Stag’s Leap Winery
Stag’s Leap Winery produces superb wines, with prices beginning at $32 and topping out at $200-plus a bottle. One of the best ways to learn about this winery-or any winery- is to attend an on-site tasting. But with the country locked down, on-site anything isn’t going to happen any time soon. So to reach their clientele, as well as their potential clientele, the winery has decided to do “virtual” tastings via Instagram. While two of the virtual tastings have aired, there are two more scheduled.
- 4/23: 2018 Napa Valley Sauvignon Blanc, 2016 The Leap Estate Cabernet Sauvignon
- 4/30: 2016 Block 20 Merlot, 2015 Audentia Cabernet Sauvignon
Stag’s Leap in Brief
Stag’s Leap Winery in the Stag’s Leap District in the Napa Valley was founded in 1888 by newlyweds Horace and Mary Chase, together with W.W. Thompson. By 1895, the winery was producing 40,000 gallons of wine.

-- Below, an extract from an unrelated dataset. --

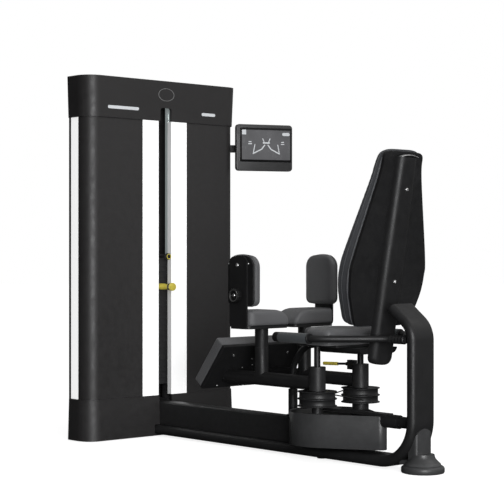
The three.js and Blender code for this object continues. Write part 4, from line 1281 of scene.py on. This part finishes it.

Retail production stopped in 1908, and while the vines continued to be grown and cared for, retail production didn’t resume until 1972. The timing was good.
During the last quarter of the 20th century and the first quarter of the 21st, the market for table wines in the United States has “exploded.” The only country that consumes more wine is France, and domestically produced wines outsell imports by a rate of two to one.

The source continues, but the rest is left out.